Exercise requirements –
Pull every line containing "Blender" from the entries.

---- Data provided

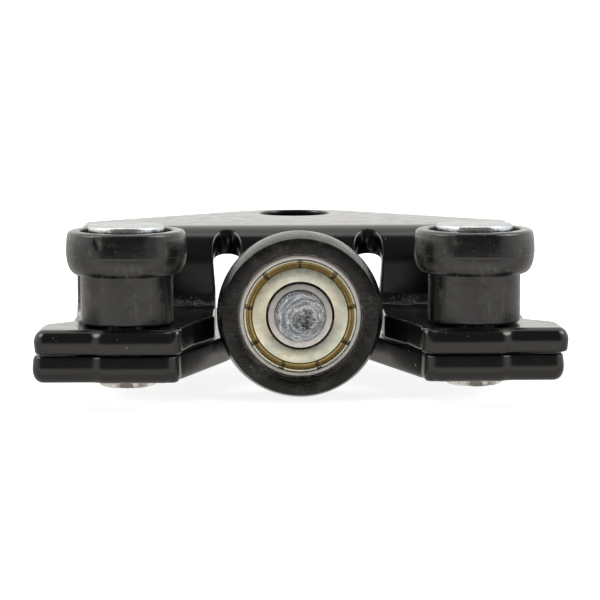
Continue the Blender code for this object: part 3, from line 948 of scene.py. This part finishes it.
def black_plastic(name, shade, roughness, gloss, film_radius=None):
    """Satin moulded plastic: flow marks, pale smudges that are partly scuffs and partly painted highlight,
    pale dust and, inside a radius, a grey film.
    """
    finish = Finish(name, Specular_IOR_Level=gloss)
    dust = finish.specks(800.0, 0.06, 0.13)
    fine_dust = finish.specks(2400.0, 0.08, 0.22)
    dirt = finish.maths("MAXIMUM", dust, finish.times(fine_dust, 0.7))
    dark = tuple(value * 0.6 for value in shade)
    colour = finish.blended(finish.noise(160.0, 4.0, 0.65), dark, shade)
    smudges_and_sheen = finish.ranged(finish.noise(170.0, 6.0, 0.7), 0.46, 0.68)
    upright = finish.noise(1.0, 5.0, 0.7, finish.stretched(finish.place, (1300.0, 1300.0, 90.0)))
    level = finish.noise(1.0, 5.0, 0.7, finish.stretched(finish.place, (110.0, 110.0, 2400.0)))
    # Pale smudges: partly real scuffs, partly a painted highlight standing in for reflected sheen.
    worn = finish.times(smudges_and_sheen, finish.ranged(upright, 0.4, 0.7, 0.15, 1.0))
    colour = finish.blended(worn, colour, (0.085, 0.082, 0.075))
    if film_radius is not None:
        uneven = finish.times(finish.noise(900.0, 4.0, 0.7), 1.1 * MM)
        edge = finish.plus(finish.from_axis(), uneven)
        film = finish.ranged(edge, film_radius + 0.75 * MM, film_radius + 0.45 * MM, 0.0, 0.8)
        colour = finish.blended(film, colour, (0.23, 0.22, 0.20))
    finish.to_shader(finish.blended(dirt, colour, (0.22, 0.21, 0.195)), "Base Color")
    varied = finish.drifting(110.0, 3.0, roughness - 0.07, roughness + 0.12)
    rough = finish.plus(varied, finish.times(worn, 0.2))
    finish.to_shader(rough, "Roughness")
    normal = finish.bump(finish.noise(130.0, 3.0, 0.6), 0.2 * MM)
    normal = finish.bump(level, 0.03 * MM, normal)
    normal = finish.bump(upright, 0.05 * MM, normal)
    normal = finish.bump(smudges_and_sheen, 0.03 * MM, normal)
    normal = finish.bump(finish.noise(2600.0, 3.0, 0.6), 0.012 * MM, normal)
    finish.to_shader(finish.bump(dirt, 0.05 * MM, normal), "Normal")
    return finish.material


def bright_zinc():
    """Zinc plate: nearly white, bluish in places, stained, and patched dark and pale on the riveted ends.
    """
    finish = Finish("bright_zinc", Metallic=1.0, Specular_Tint=(0.62, 0.62, 0.61, 1.0))
    tint = finish.noise(260.0, 4.0, 0.6)
    colour = finish.blended(finish.ranged(tint, 0.4, 0.65), (0.74, 0.74, 0.735), (0.58, 0.63, 0.69))
    stains = finish.ranged(finish.noise(900.0, 5.0, 0.7), 0.55, 0.75)
    colour = finish.blended(stains, colour, (0.42, 0.40, 0.38))
    # The lowest millimetre, the riveted ends, is patched dark and pale.
    riveted = finish.ranged(finish.part(finish.place, "Z"), LOWER_LOW.z + 1.0 * MM, LOWER_LOW.z)
    riveted_patches = finish.blended(finish.ranged(tint, 0.4, 0.6), (0.2, 0.19, 0.17), (0.9, 0.89, 0.86))
    finish.to_shader(finish.blended(riveted, colour, riveted_patches), "Base Color")
    finish.to_shader(finish.drifting(600.0, 4.0, 0.12, 0.32), "Roughness")
    normal = finish.bump(finish.noise(520.0, 4.0, 0.6), 0.09 * MM)
    finish.to_shader(finish.bump(finish.noise(3500.0, 3.0, 0.6), 0.012 * MM, normal), "Normal")
    return finish.material


def peened_zinc():
    """The axle's hammered end: smeared bluish zinc round a darker, torn crater."""
    finish = Finish("peened_zinc", Metallic=1.0, Specular_Tint=(0.62, 0.62, 0.61, 1.0))
    across = finish.minus(finish.part(finish.place, "X"), CRATER.x)
    up = finish.minus(finish.part(finish.place, "Y"), CRATER.y)
    away = finish.length(across, up)
    swirl = finish.add("ShaderNodeCombineXYZ")
    softened = finish.plus(away, 0.3 * MM)
    wavy = finish.plus(away, finish.times(finish.noise(330.0, 3.0, 0.6), 1.6 * MM))
    finish.join(finish.times(wavy, 1400.0), swirl.inputs["X"])
    finish.join(finish.maths("DIVIDE", across, softened), swirl.inputs["Y"])
    finish.join(finish.maths("DIVIDE", up, softened), swirl.inputs["Z"])
    arcs = finish.noise(1.3, 5.0, 0.65, swirl.outputs["Vector"])
    lumps = finish.noise(700.0, 4.0, 0.65)
    colour = finish.blended(finish.ranged(arcs, 0.4, 0.6), (0.74, 0.75, 0.76), (0.30, 0.35, 0.41))
    ragged = finish.plus(away, finish.times(lumps, 1.0 * MM))
    crater = finish.ranged(ragged, 3.0 * MM, 1.9 * MM)
    torn = finish.ranged(finish.noise(1500.0, 5.0, 0.7), 0.42, 0.6)
    torn = finish.times(torn, finish.plus(finish.times(crater, 0.85), 0.15))
    finish.to_shader(finish.blended(torn, colour, (0.06, 0.055, 0.05)), "Base Color")
    finish.to_shader(finish.ranged(arcs, 0.3, 0.7, 0.16, 0.4), "Roughness")
    normal = finish.bump(arcs, 0.4 * MM)
    normal = finish.bump(lumps, 0.22 * MM, normal)
    normal = finish.bump(finish.times(finish.noise(1800.0, 4.0, 0.7), crater), 0.2 * MM, normal)
    finish.to_shader(normal, "Normal")
    return finish.material


def ground_steel():
    """Ground bearing rings: a fine grain and a thin, uneven film of oil."""
    finish = Finish("ground_bearing_steel", Metallic=1.0)
    film = finish.noise(220.0, 3.0, 0.6)
    finish.to_shader(finish.blended(film, (0.58, 0.56, 0.54), (0.72, 0.70, 0.67)), "Base Color")
    finish.to_shader(finish.drifting(900.0, 3.0, 0.32, 0.46), "Roughness")
    finish.to_shader(finish.bump(finish.noise(4200.0, 2.0, 0.5), 0.006 * MM), "Normal")
    return finish.material


def gold_zinc():
    """Passivated zinc on the shields: pale gold, browner in the channel with painted shade deep in it, and
    painted shade in the crimps.
    """
    finish = Finish("pale_gold_zinc", Metallic=1.0)
    radius = finish.from_axis()
    channel_in = finish.ranged(radius, 8.42 * MM, 8.7 * MM)
    channel_out = finish.ranged(radius, 9.7 * MM, 9.55 * MM)
    channel = finish.times(channel_in, channel_out)
    patches = finish.ranged(finish.noise(140.0, 3.0, 0.6), 0.35, 0.65)
    plate = finish.blended(patches, (0.74, 0.70, 0.54), (0.60, 0.62, 0.53))
    brown = finish.blended(finish.noise(320.0, 3.0, 0.6), (0.34, 0.25, 0.08), (0.66, 0.54, 0.26))
    # Painted shade deep in the channel's hollow.
    shaded_in = finish.ranged(radius, 8.75 * MM, 9.1 * MM)
    shaded_out = finish.ranged(radius, 9.52 * MM, 9.3 * MM, 0.0, 0.85)
    brown = finish.blended(finish.times(shaded_in, shaded_out), brown, (0.13, 0.08, 0.025))
    # Painted shade in the crimps' pressed notches, standing in for the shade that falls in them.
    angle = finish.maths("ARCTAN2", finish.part(finish.place, "Y"), finish.part(finish.place, "X"))
    turns = finish.times(finish.minus(angle, math.pi / 2), CRIMPS / math.tau)
    off_crimp = finish.minus(turns, finish.maths("ROUND", turns, 0.0))
    arc = finish.times(finish.maths("ABSOLUTE", off_crimp, 0.0), math.tau / CRIMPS)
    crimp_shade = finish.ranged(finish.times(arc, radius), 0.36 * MM, 0.16 * MM)
    crimp_shade = finish.times(crimp_shade, finish.ranged(radius, 8.5 * MM, 8.8 * MM, 0.0, 0.7))
    colour = finish.blended(channel, plate, brown)
    finish.to_shader(finish.blended(crimp_shade, colour, (0.05, 0.04, 0.025)), "Base Color")
    finish.to_shader(finish.drifting(700.0, 4.0, 0.2, 0.34), "Roughness")
    normal = finish.bump(finish.noise(260.0, 2.0, 0.5), 0.03 * MM)
    finish.to_shader(finish.bump(finish.noise(3800.0, 2.0, 0.5), 0.005 * MM, normal), "Normal")
    return finish.material


# ---------------------------------------------------------------- putting the pieces in


def put(mesh, material, body, nodes, place=None):
    """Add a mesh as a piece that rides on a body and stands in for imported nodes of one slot."""
    piece = bpy.data.objects.new(mesh.name, mesh)
    bpy.context.scene.collection.objects.link(piece)
    if place is not None:
        piece.matrix_world = place
    mesh.materials.append(material)
    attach(piece, body)
    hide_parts(*nodes)


def carriage_pieces(paint, zinc):
    put(bracket_mesh(), paint, "carriage", ["upper_bracket"])
    put(lower_mesh(), paint, "carriage", ["lower_plate"])
    for side, name, seed in ((-1, "left", 31.0), (1, "right", 47.0)):
        place = Matrix.Translation((side * ROLLER_SPACING, ROLLER_Y, 0.0))
        pin = roller_pin_mesh(f"{name}_pin_turned", seed)
        put(pin, zinc, "carriage", [f"{name}_roller_pin"], place)


def roller_pieces(plastic):
    front = -math.pi / 2
    nicks = {
        "left": [
            (front - 0.46, 14.5 * MM, 0.8 * MM, 0.3 * MM),
            (front - 0.43, 13.7 * MM, 0.5 * MM, 0.2 * MM),
            (front - 0.2, 14.0 * MM, 1.4 * MM, 0.1 * MM),
            (front + 0.45, 13.9 * MM, 1.6 * MM, 0.08 * MM),
        ],
        "right": [
            (front - 0.45, 13.9 * MM, 1.6 * MM, 0.1 * MM),
            (front + 0.2, 14.2 * MM, 1.2 * MM, 0.08 * MM),
        ],
    }
    for side, name in ((-1, "left"), (1, "right")):
        mesh = guide_roller_mesh(f"{name}_roller_moulding", nicks[name])
        place = Matrix.Translation((side * ROLLER_SPACING, ROLLER_Y, ROLLER_BASE))
        put(mesh, plastic, f"{name}_roller", [f"{name}_guide_roller"], place)


def wheel_pieces(tyre, steel, gold, zinc):
    forward = Matrix.Translation(WHEEL) @ Matrix.Rotation(math.pi / 2, 4, "X")
    backward = Matrix.Translation(WHEEL) @ Matrix.Rotation(-math.pi / 2, 4, "X")
    put(tyre_mesh(), tyre, "load_wheel", ["load_wheel_tyre"], forward)
    put(outer_ring_mesh(), steel, "load_wheel", ["bearing_outer_ring"], forward)
    put(inner_ring_mesh(), steel, "carriage", ["bearing_inner_ring"], forward)
    front = shield_mesh("front_shield_pressed")
    put(front, gold, "load_wheel", ["bearing_front_shield"], forward)
    rear = shield_mesh("rear_shield_pressed")
    put(rear, gold, "load_wheel", ["bearing_rear_shield"], backward)
    put(axle_mesh(), zinc, "carriage", ["load_wheel_axle"], forward)
    for name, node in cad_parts.items():
        if name.startswith(("bearing_ball", "bearing_cage")):
            for holder in node.material_slots:
                holder.material = steel


# ---------------------------------------------------------------- studio


def studio_world():
    """White behind and at both sides, lamps overhead and high at each side, a dim room in front.

    The camera itself sees plain white.
    """
    world = bpy.data.worlds.new("studio")
    bpy.context.scene.world = world
    world.use_nodes = True
    nodes = Nodes(world.node_tree)
    background = nodes.tree.nodes["Background"]
    background.inputs["Color"].default_value = (1.0, 0.985, 0.95, 1.0)
    direction = nodes.add("ShaderNodeTexCoord").outputs["Generated"]
    backward = nodes.part(direction, "Y")
    wall = nodes.ranged(backward, -0.12, 0.06, 0.0, 1.3)
    sideways = nodes.maths("ABSOLUTE", nodes.part(direction, "X"), 0.0)
    sides = nodes.ranged(sideways, 0.55, 0.95, 0.0, 1.1)
    strip = nodes.times(nodes.ranged(backward, -0.04, 0.04), nodes.ranged(backward, 0.3, 0.2, 0.0, 2.2))
    overhead = nodes.times(strip, nodes.ranged(nodes.part(direction, "Z"), 0.85, 0.95))
    room = 0.16
    strength = nodes.maths("MAXIMUM", wall, sides)
    strength = nodes.maths("MAXIMUM", strength, nodes.maths("MAXIMUM", overhead, room))
    for side in (-1.0, 1.0):
        toward = nodes.add("ShaderNodeVectorMath", operation="DOT_PRODUCT")
        toward.inputs[1].default_value = Vector((side * 0.72, -0.05, 0.69)).normalized()
        nodes.join(direction, toward.inputs[0])
        lamp = nodes.ranged(toward.outputs["Value"], 0.962, 0.978, 0.0, 7.0)
        strength = nodes.maths("MAXIMUM", strength, lamp)
    seen = nodes.add("ShaderNodeMix")
    seen.inputs["B"].default_value = 1.5
    nodes.join(nodes.add("ShaderNodeLightPath").outputs["Is Camera Ray"], seen.inputs["Factor"])
    nodes.join(strength, seen.inputs["A"])
    nodes.join(seen.outputs["Result"], background.inputs["Strength"])


def studio_floor():
    """A white floor. In reflections it fades into the dim room in front and carries a painted shadow of
    the part near it.
    """
    half_width = 1.2
    front = -0.36
    back = 1.6
    height = CAD_LOW.z
    mesh = bpy.data.meshes.new("studio_floor")
    corners = [(-half_width, front, height), (half_width, front, height)]
    corners += [(half_width, back, height), (-half_width, back, height)]
    mesh.from_pydata(corners, [], [(0, 1, 2, 3)])
    floor = bpy.data.objects.new("studio_floor", mesh)
    bpy.context.scene.collection.objects.link(floor)
    finish = Finish("white_acrylic", Roughness=0.6, Base_Color=(0.5, 0.5, 0.5, 1.0))
    finish.shader.inputs["Emission Color"].default_value = (1.0, 1.0, 1.0, 1.0)
    finish.shader.inputs["Emission Strength"].default_value = 0.85
    reflected = finish.add("ShaderNodeEmission")
    reflected.inputs["Color"].default_value = (1.0, 0.965, 0.92, 1.0)
    depth = finish.part(finish.place, "Y")
    fade = finish.ranged(depth, -0.32, -0.08, 0.17, 1.3)
    # Painted shadow: in reflections the floor's glow is dimmed near the part, standing in for the part's
    # own shadow.
    painted_part_shadow = finish.ranged(depth, -0.095, -0.07, 1.0, 0.62)
    finish.join(finish.times(fade, painted_part_shadow), reflected.inputs["Strength"])
    choice = finish.add("ShaderNodeMixShader")
    finish.join(finish.add("ShaderNodeLightPath").outputs["Is Camera Ray"], choice.inputs["Fac"])
    finish.join(reflected.outputs["Emission"], choice.inputs[1])
    finish.join(finish.shader.outputs["BSDF"], choice.inputs[2])
    finish.join(choice.outputs["Shader"], finish.tree.nodes["Material Output"].inputs["Surface"])
    mesh.materials.append(finish.material)


def camera():
    """A long lens in front of the carriage, a little above it and turned slightly to the right."""
    data = bpy.data.cameras.new("camera")
    data.lens = 144.9
    data.sensor_width = 36.0
    data.clip_start = 0.01
    item = bpy.data.objects.new("camera", data)
    turn = Matrix.Rotation(math.radians(-1.23), 4, "Z")
    tilt = Matrix.Rotation(math.radians(90.0 - 6.85), 4, "X")
    roll = Matrix.Rotation(math.radians(-0.145), 4, "Z")
    item.matrix_world = Matrix.Translation((-9.15 * MM, -477.0 * MM, 39.9 * MM)) @ turn @ tilt @ roll
    bpy.context.scene.collection.objects.link(item)
    bpy.context.scene.camera = item


def build():
    bpy.context.scene.view_settings.view_transform = "Standard"
    camera()
    studio_world()
    studio_floor()
    paint = black_paint()
    zinc = bright_zinc()
    carriage_pieces(paint, zinc)
    roller_pieces(black_plastic("satin_black_nylon", (0.0042, 0.0040, 0.0038), 0.2, 0.6))
    tyre = black_plastic("satin_black_tyre", (0.0034, 0.0031, 0.0026), 0.2, 0.36, BEARING_RADIUS)
    wheel_pieces(tyre, ground_steel(), gold_zinc(), peened_zinc())


build()
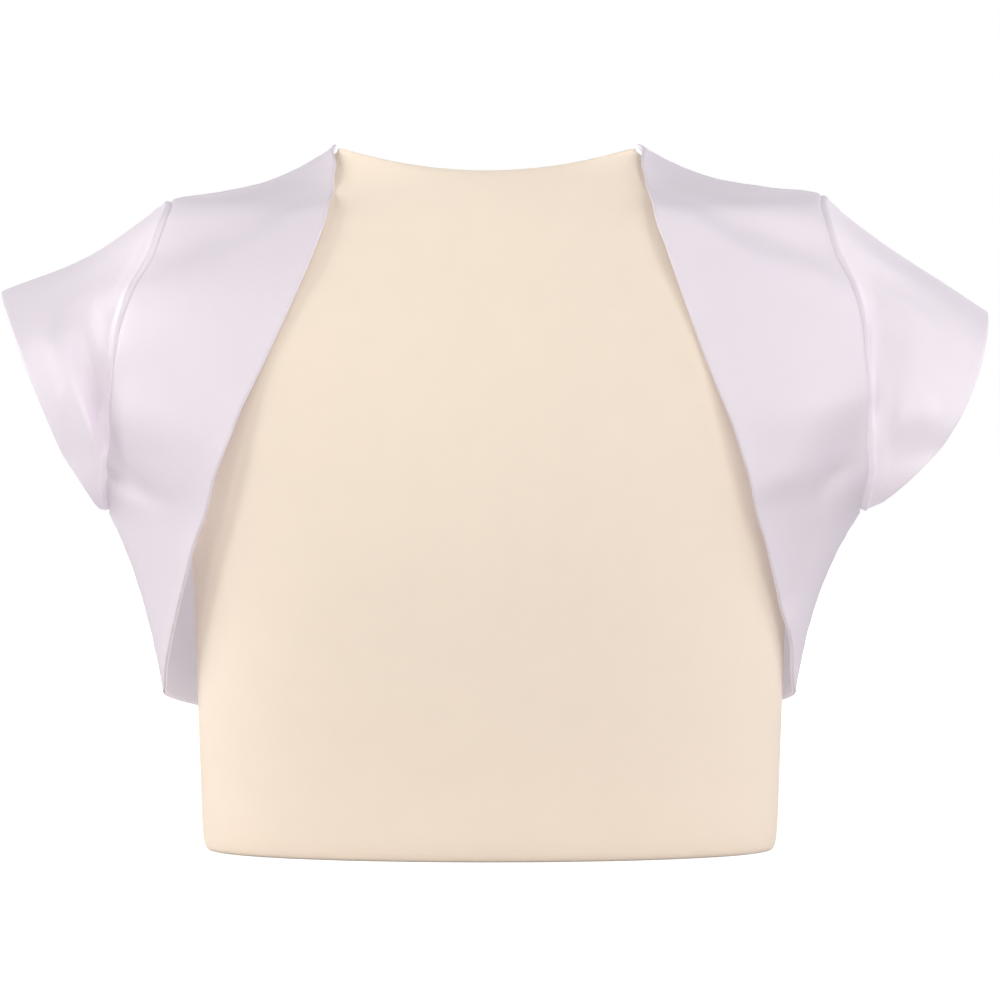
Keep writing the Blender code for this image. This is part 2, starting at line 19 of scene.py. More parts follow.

--------

The reply –
Continue the Blender code for this object: part 3, from line 948 of scene.py. This part finishes it.
Keep writing the Blender code for this image. This is part 2, starting at line 19 of scene.py. More parts follow.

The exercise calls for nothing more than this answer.